Most Traditional or original floor washes were made with only three ingredients. Due to modern homes having multiple types of surfaces more ingredients and have been added. Others have been added over the years due to personal choice and tradition. The earliest floor washes were made by mixing salt with some form of cleaning agent such as ammonia or lye, and a variety of herbs. Some older recipes required the mixing in of urine.
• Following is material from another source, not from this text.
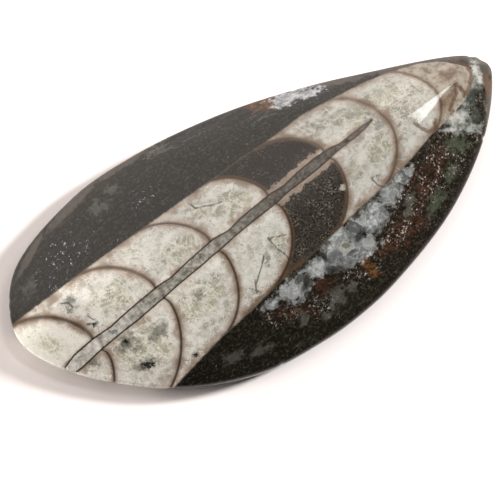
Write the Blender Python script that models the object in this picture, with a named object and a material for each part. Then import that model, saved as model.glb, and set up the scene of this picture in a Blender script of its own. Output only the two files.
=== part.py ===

These items were/are all added in a magickal fashion to a bucket of water.

 

General formula for making a floor wash

  • Boil all of the ingredients for 20 minutes in 1 quart of water.
  • Allow the liquid mixture to cool.
  • Add 1 cup of ammonia to the liquid mixture.
  • Add 1/2 cup of Spiritual Water such as Florida water.
  • Pour the liquid mixture into a glass storage bottle until ready to use.

Recipe for banishing old or harmful energies in a home

Although, the basics of this recipe was given to me many years ago by an old friend’s mother, I have altered it over the years to fit my personal tastes or rather my personal smells.

2 cups water

4 tablespoons lime juice

1 tablespoon black pepper

1 cup rosemary

1 cup Sea salt or Epson salt (not as harsh on floors than other salts)

1 cup Pine Needles

1 cup White Sage

1/2 cup Clove

1/2 cup Basil

1/2 cup Bay Laurel

10 Cinnamon Sticks

1 cup vinegar or ammonia

Go away evil oil (or any bansihing oil) added to bottom of the storage jar

Add all herbs to the water and boil for 10 min, allow to seep for 2 hours. Solid ingredients may be strained out before or during first use. Add to bottle with oil on the bottom. allow to cool. Add vinegar or ammonia. Close the jar and store before use.

Note: Floor Washes can also be used as sprays if you have carpet. Your floors should be physically cleaned before being spiritually cleansed.